The campaign is unprecedented in its scale, coverage and industry support, involving the production, distribution, exhibition, television and online sectors. Two TV spots featuring leading Australian actor Bryan Brown – a 30-second and a 15-second version – will screen in most cinemas, with significant presence on free-to-air and subscription television and on selected websites.
Creative Content Australia’s 2016 research reveals that, despite the proliferation of legal content options, 21 per cent of Australians aged 18-64 admit to pirating content at least once monthly. The level of piracy amongst 12-17s is at 26 per cent while the number of Australians aged 12-13 who stream or download from pirate sites has increased significantly: from 14 per cent in 2014 to 23 per cent in 2016.
Graham Burke, Chairman of Creative Content Australia, has applauded the latest Federal Court judgement, noting that site-blocking has been very effectively implemented around the world and proven to reduce the theft of screen content as well as increase the use of legal sites. “The thieves who run pirate sites contribute nothing to Australia – they employ no-one and pay no taxes here. Of the enormous profits they earn, not one cent goes back to the original creators of the content,” he added.
An Incopro study of the site blocks already introduced into Australia after the December 2016 and February 2017 Federal Court decisions has shown a 71.7 per cent decrease in the overall usage of the blocked sites. This finding is consistent with usage patterns identified in other countries where usage decreased by around 70 per cent initially.
“We are proud to bring this new campaign to Australians,” declared Lori Flekser, Creative Content Australia’s Executive Director. “Consumers, often unwittingly, bear significant costs of illegal streaming – not only will they suffer from diminishing investment in the content they love to consume but pirate sites are amongst the most hazardous places on the internet.”

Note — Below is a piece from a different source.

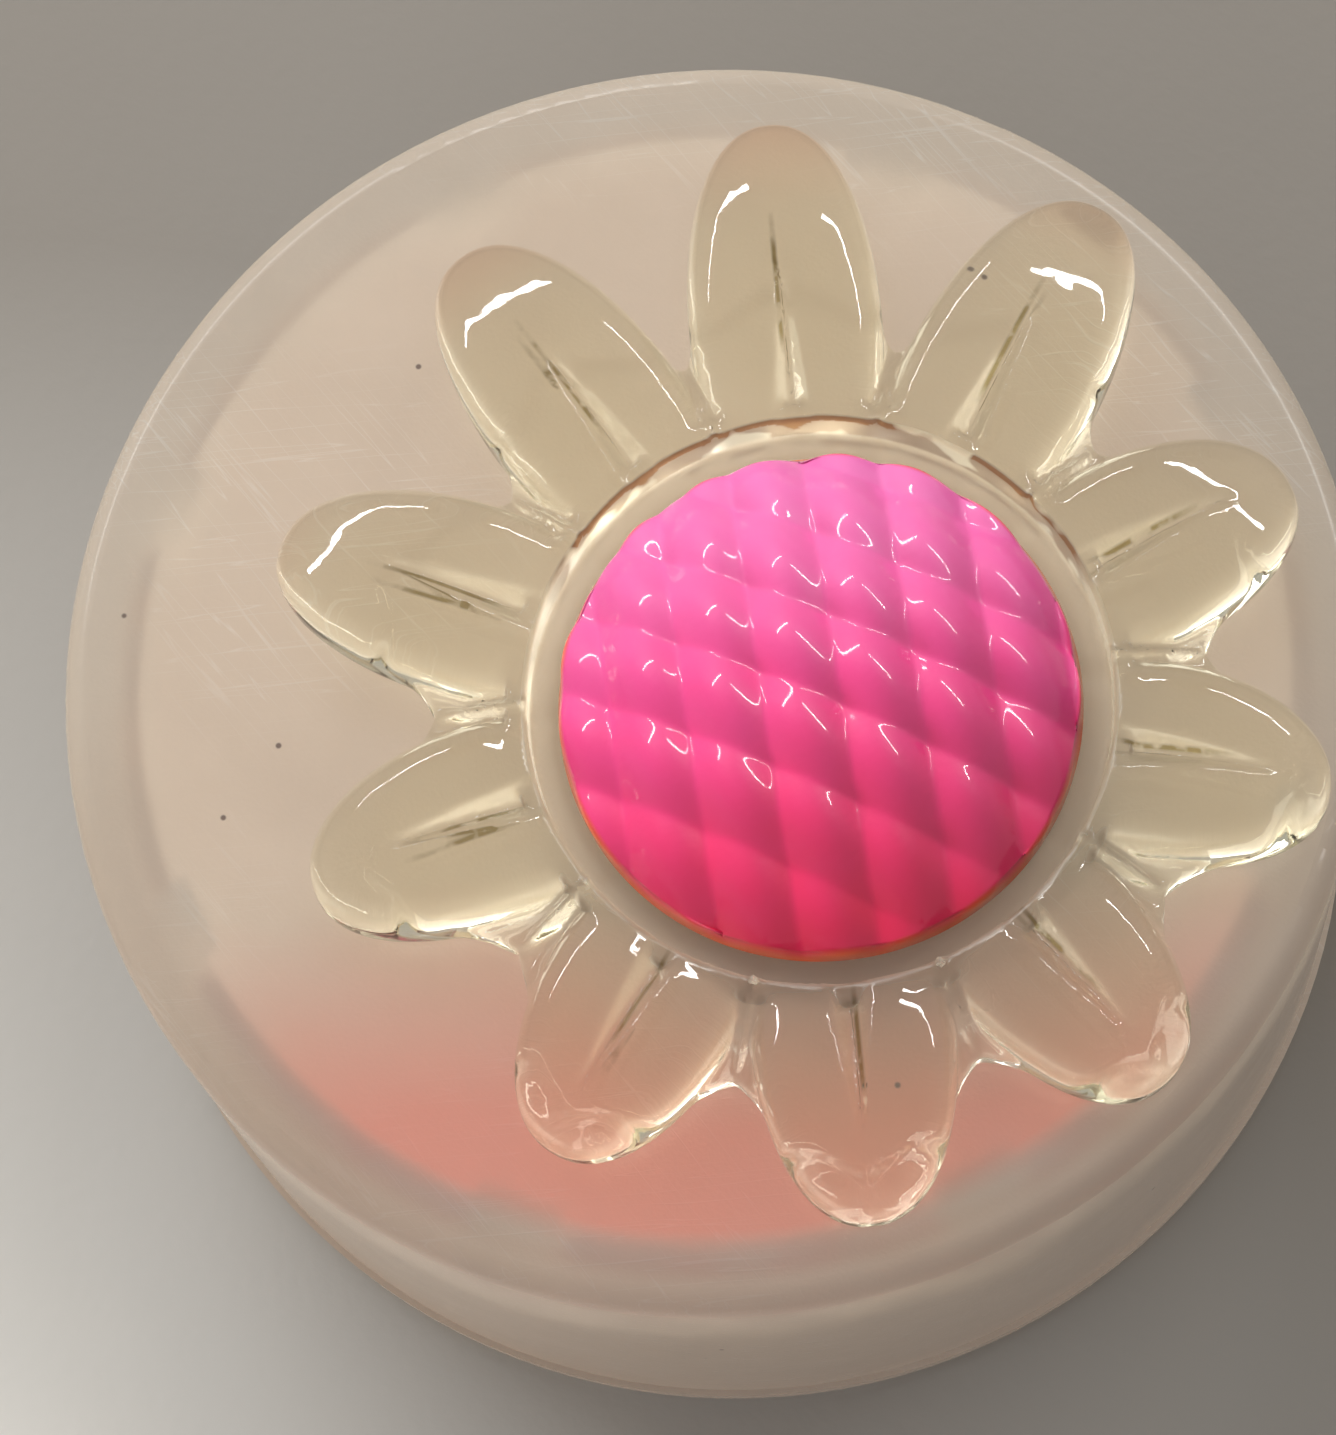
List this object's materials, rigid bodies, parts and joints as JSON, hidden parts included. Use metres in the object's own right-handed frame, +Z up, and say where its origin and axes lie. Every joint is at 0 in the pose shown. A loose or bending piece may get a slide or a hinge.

In ‘The Price of Piracy’ spots, Bryan Brown draws attention to the high price consumers might pay by compromising their personal data when accessing screen content from online pirate sites and reminds Australians they can watch films and TV shows legally – on the big screen, on high quality DVDs, pay TV or online.
“We are honoured Bryan Brown agreed to work with us on this campaign and hope it will lead to a reduction in piracy rates in Australia,” said Burke. “He is supported by numerous producers, directors, writers, actors and the thousands of industry professionals who believe that piracy undermines their ability to develop sustainable careers.”